Dataset content
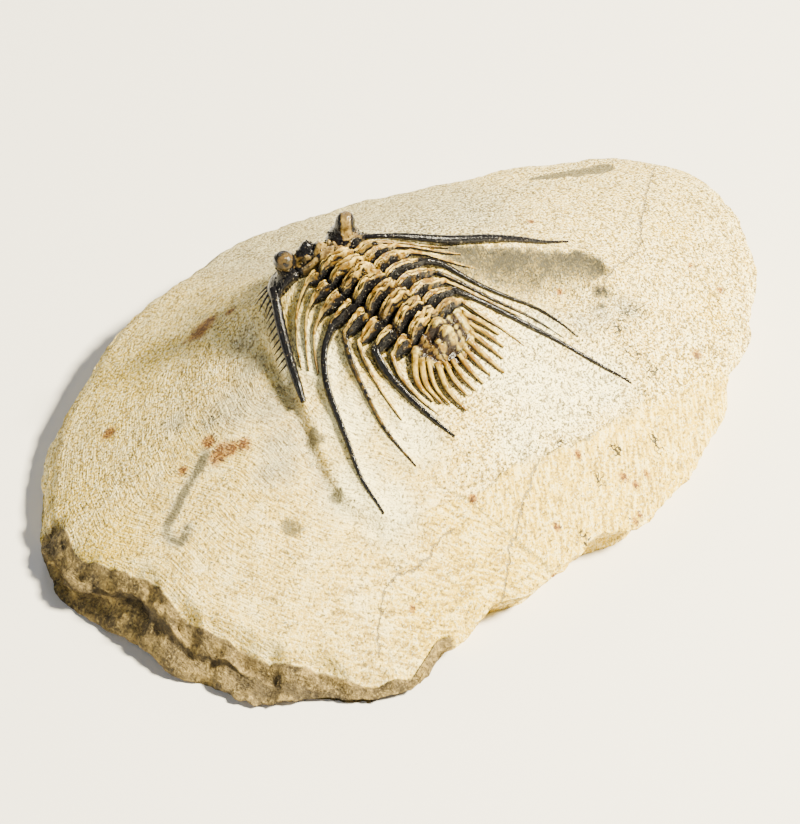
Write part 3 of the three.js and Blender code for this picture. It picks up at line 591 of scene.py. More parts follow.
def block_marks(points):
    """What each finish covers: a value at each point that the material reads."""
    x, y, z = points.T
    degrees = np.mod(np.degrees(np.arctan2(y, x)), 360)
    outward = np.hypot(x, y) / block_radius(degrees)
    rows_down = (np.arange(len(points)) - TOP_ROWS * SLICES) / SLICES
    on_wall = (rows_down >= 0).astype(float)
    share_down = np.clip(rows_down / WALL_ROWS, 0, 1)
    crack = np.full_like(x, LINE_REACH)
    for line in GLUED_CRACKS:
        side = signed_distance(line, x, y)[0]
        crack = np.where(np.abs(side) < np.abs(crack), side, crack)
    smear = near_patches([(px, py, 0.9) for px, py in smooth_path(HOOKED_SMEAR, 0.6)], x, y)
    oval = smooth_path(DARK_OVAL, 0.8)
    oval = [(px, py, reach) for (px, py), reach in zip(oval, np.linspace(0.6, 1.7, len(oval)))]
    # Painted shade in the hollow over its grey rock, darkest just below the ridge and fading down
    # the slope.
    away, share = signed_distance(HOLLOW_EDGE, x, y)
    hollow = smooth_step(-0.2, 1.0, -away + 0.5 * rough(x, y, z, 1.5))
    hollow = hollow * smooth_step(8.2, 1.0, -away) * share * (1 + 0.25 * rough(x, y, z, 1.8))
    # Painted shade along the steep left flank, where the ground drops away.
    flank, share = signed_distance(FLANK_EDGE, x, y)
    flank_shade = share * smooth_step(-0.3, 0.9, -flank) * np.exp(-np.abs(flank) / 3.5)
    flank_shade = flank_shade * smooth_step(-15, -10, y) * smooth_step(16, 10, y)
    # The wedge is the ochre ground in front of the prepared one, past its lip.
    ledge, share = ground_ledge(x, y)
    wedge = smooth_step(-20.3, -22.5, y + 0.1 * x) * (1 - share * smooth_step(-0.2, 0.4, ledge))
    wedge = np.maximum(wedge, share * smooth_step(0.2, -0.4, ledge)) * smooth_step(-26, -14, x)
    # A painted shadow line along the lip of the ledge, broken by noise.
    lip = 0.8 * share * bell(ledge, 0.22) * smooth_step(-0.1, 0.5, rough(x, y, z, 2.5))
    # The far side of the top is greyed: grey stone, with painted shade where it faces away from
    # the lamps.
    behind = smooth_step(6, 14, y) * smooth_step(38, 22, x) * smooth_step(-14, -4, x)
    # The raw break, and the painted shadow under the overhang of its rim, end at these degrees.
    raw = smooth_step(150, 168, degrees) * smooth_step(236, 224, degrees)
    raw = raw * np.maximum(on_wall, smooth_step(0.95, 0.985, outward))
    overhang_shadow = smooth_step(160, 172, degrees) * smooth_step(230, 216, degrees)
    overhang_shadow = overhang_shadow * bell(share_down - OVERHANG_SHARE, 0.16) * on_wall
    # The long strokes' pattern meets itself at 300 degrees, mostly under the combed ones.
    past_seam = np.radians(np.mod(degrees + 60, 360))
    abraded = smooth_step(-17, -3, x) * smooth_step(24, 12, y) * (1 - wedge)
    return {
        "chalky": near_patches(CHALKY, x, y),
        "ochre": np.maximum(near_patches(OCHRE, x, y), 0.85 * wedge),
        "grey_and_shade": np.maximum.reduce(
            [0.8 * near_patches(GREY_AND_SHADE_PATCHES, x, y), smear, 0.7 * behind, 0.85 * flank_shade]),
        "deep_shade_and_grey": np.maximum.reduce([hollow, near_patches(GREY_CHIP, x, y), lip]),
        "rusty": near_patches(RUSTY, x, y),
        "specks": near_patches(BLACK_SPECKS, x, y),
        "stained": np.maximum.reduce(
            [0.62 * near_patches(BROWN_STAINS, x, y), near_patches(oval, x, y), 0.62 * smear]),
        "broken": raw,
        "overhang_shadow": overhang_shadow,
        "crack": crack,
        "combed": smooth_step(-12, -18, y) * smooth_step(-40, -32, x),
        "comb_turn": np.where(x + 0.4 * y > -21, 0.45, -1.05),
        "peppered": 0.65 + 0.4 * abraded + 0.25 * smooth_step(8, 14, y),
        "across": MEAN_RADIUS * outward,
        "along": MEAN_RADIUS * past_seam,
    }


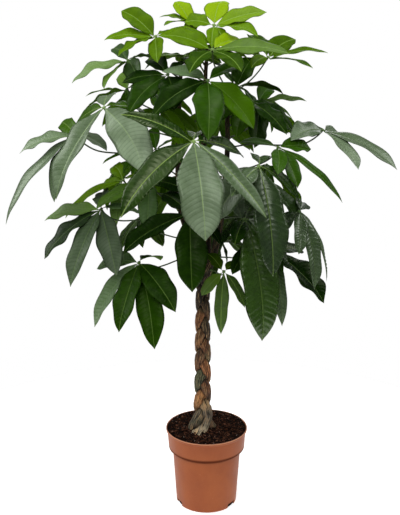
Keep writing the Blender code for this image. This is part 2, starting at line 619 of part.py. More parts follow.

--

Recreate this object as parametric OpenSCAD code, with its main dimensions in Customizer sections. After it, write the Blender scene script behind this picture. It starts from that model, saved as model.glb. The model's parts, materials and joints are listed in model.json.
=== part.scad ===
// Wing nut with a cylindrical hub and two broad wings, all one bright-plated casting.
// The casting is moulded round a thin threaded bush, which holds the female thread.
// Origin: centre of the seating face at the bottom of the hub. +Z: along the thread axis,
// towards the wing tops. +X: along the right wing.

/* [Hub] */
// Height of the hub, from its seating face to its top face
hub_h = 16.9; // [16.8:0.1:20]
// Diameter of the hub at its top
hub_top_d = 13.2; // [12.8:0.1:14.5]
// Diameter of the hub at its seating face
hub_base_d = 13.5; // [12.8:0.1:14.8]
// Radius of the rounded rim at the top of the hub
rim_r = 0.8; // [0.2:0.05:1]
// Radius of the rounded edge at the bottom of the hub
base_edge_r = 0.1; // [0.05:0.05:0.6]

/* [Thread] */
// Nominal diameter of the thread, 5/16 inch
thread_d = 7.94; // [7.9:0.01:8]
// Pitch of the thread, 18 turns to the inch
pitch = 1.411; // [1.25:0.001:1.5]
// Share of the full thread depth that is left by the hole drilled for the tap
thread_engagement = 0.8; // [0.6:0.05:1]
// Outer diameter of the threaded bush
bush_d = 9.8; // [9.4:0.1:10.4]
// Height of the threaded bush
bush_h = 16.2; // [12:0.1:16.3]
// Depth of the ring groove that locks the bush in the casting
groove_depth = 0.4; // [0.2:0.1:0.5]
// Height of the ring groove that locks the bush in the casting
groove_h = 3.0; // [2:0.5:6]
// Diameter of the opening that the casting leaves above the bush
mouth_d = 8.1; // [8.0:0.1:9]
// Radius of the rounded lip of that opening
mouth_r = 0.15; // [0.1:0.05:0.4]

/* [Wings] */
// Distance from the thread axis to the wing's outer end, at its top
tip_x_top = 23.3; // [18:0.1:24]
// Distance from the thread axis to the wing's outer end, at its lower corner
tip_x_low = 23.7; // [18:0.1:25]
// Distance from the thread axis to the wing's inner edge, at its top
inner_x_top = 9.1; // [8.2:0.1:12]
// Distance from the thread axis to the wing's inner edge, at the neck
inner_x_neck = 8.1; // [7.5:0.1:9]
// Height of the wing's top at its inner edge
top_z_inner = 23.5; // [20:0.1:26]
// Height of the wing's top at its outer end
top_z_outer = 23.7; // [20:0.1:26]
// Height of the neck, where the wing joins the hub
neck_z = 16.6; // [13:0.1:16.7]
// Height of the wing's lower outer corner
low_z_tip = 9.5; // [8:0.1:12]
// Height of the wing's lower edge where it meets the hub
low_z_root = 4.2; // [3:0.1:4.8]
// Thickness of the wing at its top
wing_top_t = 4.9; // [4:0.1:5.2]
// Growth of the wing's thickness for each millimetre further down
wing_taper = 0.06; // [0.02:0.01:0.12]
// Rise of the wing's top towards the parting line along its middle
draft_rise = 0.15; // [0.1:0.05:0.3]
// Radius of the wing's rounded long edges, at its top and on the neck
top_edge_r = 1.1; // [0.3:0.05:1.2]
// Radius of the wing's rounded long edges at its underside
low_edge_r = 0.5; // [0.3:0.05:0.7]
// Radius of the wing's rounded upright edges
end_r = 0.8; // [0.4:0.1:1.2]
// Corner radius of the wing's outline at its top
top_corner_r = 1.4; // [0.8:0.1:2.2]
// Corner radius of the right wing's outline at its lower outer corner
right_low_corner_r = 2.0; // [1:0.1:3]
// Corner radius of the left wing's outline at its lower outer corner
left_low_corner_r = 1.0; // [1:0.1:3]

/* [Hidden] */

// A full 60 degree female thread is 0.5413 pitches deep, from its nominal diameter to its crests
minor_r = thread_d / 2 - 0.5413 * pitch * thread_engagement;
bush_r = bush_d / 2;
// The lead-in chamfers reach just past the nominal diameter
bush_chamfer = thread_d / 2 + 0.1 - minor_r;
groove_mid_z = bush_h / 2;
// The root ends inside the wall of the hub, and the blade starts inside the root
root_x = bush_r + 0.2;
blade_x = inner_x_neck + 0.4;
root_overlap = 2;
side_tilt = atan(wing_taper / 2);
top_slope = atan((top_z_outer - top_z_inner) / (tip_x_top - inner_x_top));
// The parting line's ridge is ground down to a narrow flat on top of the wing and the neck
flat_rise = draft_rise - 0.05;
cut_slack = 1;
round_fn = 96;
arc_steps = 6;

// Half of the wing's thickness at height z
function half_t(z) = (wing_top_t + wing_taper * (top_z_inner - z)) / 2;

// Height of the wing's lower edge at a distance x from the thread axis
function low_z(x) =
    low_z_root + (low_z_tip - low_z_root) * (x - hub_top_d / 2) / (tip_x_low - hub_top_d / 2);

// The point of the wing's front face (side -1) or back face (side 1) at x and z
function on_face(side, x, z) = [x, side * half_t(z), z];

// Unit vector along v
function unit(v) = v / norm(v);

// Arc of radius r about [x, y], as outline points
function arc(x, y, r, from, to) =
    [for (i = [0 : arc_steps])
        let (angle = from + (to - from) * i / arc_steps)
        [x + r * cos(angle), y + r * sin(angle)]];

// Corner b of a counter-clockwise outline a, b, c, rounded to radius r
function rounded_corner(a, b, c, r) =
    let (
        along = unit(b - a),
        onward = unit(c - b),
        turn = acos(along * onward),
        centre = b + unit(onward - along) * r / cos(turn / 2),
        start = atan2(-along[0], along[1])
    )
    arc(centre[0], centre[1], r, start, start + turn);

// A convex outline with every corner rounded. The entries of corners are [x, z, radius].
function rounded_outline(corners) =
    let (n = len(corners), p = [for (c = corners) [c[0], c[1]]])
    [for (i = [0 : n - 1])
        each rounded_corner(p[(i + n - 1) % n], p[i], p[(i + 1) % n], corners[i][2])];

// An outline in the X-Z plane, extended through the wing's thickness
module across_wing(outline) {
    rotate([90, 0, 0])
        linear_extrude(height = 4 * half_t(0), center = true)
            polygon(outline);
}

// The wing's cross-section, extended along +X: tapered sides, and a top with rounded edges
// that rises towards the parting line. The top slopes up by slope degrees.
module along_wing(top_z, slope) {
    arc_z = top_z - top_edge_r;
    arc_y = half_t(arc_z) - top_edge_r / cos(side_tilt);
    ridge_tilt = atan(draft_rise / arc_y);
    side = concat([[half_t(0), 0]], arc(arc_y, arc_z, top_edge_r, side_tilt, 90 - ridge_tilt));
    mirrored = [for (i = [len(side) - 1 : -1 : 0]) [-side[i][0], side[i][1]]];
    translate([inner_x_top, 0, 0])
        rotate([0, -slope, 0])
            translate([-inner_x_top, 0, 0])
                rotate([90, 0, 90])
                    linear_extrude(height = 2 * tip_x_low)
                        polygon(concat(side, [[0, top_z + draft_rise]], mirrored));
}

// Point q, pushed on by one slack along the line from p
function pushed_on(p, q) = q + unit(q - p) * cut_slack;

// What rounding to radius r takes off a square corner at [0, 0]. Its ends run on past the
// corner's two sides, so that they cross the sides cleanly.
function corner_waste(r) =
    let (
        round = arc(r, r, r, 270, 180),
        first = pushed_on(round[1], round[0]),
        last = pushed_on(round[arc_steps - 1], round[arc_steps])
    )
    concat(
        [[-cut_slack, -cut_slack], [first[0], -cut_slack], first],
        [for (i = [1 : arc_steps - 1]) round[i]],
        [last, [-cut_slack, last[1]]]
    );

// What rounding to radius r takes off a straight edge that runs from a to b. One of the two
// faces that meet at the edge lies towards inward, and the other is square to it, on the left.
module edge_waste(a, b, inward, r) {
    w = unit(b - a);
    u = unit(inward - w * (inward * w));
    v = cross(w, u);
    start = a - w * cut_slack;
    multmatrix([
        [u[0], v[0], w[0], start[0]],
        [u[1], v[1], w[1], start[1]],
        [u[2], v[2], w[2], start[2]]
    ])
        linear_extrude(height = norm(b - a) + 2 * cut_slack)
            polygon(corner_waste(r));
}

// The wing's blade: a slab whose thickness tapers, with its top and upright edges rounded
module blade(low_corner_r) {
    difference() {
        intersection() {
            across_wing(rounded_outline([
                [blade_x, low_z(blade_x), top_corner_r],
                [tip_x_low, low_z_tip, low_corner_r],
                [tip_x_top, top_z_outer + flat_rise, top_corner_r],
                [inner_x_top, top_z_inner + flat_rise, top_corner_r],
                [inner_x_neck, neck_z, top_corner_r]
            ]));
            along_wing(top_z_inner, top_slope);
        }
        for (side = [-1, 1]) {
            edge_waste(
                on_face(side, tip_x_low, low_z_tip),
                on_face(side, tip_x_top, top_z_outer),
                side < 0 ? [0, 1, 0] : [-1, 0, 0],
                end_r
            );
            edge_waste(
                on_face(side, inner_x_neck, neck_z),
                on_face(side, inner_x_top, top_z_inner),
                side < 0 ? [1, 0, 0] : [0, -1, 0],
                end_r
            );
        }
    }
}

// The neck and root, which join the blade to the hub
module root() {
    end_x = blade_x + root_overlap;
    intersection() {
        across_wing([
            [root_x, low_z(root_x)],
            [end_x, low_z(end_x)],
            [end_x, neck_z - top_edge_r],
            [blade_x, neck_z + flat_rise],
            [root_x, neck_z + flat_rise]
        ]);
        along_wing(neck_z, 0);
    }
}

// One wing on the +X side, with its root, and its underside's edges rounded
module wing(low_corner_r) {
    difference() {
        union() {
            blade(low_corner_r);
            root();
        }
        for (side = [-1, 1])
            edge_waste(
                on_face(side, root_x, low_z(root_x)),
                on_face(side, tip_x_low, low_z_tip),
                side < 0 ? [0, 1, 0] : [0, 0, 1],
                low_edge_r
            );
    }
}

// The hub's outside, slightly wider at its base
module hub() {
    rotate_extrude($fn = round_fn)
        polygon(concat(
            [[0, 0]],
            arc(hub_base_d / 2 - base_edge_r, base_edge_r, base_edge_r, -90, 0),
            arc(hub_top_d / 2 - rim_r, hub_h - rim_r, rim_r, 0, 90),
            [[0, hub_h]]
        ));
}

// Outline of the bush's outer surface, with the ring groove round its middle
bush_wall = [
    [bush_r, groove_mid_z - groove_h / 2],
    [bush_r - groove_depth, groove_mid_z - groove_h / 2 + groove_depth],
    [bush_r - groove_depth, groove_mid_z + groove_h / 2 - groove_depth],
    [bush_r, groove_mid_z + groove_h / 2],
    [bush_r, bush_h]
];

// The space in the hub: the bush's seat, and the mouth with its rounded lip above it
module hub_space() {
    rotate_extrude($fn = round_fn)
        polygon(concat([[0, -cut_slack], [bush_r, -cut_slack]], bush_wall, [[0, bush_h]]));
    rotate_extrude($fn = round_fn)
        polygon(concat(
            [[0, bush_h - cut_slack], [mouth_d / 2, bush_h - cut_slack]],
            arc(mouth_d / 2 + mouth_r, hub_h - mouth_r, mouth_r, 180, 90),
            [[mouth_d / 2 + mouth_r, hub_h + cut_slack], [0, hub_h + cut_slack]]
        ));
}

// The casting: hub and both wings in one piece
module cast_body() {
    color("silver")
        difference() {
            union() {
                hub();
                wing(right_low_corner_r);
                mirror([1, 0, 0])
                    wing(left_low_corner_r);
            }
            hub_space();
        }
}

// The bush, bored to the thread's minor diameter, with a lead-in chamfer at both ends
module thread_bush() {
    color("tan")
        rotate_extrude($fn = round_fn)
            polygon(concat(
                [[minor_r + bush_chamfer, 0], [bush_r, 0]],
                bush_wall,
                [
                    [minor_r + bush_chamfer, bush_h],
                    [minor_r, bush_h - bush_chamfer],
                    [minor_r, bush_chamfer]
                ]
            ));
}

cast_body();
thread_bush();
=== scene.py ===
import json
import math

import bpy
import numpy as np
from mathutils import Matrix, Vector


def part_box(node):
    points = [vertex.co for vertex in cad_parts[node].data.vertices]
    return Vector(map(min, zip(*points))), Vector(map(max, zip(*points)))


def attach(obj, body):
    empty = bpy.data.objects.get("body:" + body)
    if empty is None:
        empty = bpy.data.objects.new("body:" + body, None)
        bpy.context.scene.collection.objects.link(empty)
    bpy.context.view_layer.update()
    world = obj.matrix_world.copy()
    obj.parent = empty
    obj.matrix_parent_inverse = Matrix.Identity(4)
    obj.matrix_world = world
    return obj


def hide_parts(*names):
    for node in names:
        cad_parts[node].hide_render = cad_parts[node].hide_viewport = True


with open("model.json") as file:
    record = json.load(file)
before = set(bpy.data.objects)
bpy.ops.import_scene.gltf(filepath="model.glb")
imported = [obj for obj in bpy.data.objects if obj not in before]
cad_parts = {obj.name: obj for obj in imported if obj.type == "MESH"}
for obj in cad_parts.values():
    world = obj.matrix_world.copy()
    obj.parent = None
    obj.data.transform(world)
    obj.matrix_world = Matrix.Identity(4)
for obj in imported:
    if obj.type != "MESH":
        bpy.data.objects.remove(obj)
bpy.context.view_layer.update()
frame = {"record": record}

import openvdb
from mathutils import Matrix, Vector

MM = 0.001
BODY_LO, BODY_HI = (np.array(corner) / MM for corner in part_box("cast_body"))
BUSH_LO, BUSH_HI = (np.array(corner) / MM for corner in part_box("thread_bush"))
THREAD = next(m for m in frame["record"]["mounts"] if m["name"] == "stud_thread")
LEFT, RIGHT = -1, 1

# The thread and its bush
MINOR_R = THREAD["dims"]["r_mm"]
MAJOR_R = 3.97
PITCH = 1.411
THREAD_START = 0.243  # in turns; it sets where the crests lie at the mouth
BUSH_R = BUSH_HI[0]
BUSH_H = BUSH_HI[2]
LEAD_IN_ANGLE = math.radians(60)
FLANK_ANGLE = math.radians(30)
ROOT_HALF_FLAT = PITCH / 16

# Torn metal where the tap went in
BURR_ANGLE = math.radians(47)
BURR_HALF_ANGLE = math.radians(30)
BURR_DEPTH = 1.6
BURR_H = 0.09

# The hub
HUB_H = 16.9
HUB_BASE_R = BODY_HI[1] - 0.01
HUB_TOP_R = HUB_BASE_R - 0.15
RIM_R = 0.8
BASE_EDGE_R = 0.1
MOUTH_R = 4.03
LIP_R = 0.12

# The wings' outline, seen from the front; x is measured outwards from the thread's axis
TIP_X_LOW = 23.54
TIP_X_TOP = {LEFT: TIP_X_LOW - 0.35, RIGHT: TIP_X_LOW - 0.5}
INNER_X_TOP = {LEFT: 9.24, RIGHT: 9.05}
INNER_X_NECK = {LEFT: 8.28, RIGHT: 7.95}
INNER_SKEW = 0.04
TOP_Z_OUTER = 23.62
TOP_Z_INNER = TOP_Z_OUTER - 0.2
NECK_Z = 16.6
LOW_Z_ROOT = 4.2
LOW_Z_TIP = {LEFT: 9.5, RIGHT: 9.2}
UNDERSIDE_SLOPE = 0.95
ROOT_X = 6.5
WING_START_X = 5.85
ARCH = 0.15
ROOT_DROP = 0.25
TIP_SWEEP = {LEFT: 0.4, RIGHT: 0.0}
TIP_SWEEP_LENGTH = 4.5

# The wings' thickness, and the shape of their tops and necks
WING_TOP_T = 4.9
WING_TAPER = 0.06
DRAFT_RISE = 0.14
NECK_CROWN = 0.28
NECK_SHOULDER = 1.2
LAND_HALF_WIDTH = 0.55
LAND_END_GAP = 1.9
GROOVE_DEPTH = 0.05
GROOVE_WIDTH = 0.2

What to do
Retype only what lies between the line bearing "at both ends" and the line bearing "obj.parent = None", keeping both of those lines.

The solution
// The bush, bored to the thread's minor diameter, with a lead-in chamfer at both ends
module thread_bush() {
    color("tan")
        rotate_extrude($fn = round_fn)
            polygon(concat(
                [[minor_r + bush_chamfer, 0], [bush_r, 0]],
                bush_wall,
                [
                    [minor_r + bush_chamfer, bush_h],
                    [minor_r, bush_h - bush_chamfer],
                    [minor_r, bush_chamfer]
                ]
            ));
}

cast_body();
thread_bush();
=== scene.py ===
import json
import math

import bpy
import numpy as np
from mathutils import Matrix, Vector


def part_box(node):
    points = [vertex.co for vertex in cad_parts[node].data.vertices]
    return Vector(map(min, zip(*points))), Vector(map(max, zip(*points)))


def attach(obj, body):
    empty = bpy.data.objects.get("body:" + body)
    if empty is None:
        empty = bpy.data.objects.new("body:" + body, None)
        bpy.context.scene.collection.objects.link(empty)
    bpy.context.view_layer.update()
    world = obj.matrix_world.copy()
    obj.parent = empty
    obj.matrix_parent_inverse = Matrix.Identity(4)
    obj.matrix_world = world
    return obj


def hide_parts(*names):
    for node in names:
        cad_parts[node].hide_render = cad_parts[node].hide_viewport = True


with open("model.json") as file:
    record = json.load(file)
before = set(bpy.data.objects)
bpy.ops.import_scene.gltf(filepath="model.glb")
imported = [obj for obj in bpy.data.objects if obj not in before]
cad_parts = {obj.name: obj for obj in imported if obj.type == "MESH"}
for obj in cad_parts.values():
    world = obj.matrix_world.copy()
    obj.parent = None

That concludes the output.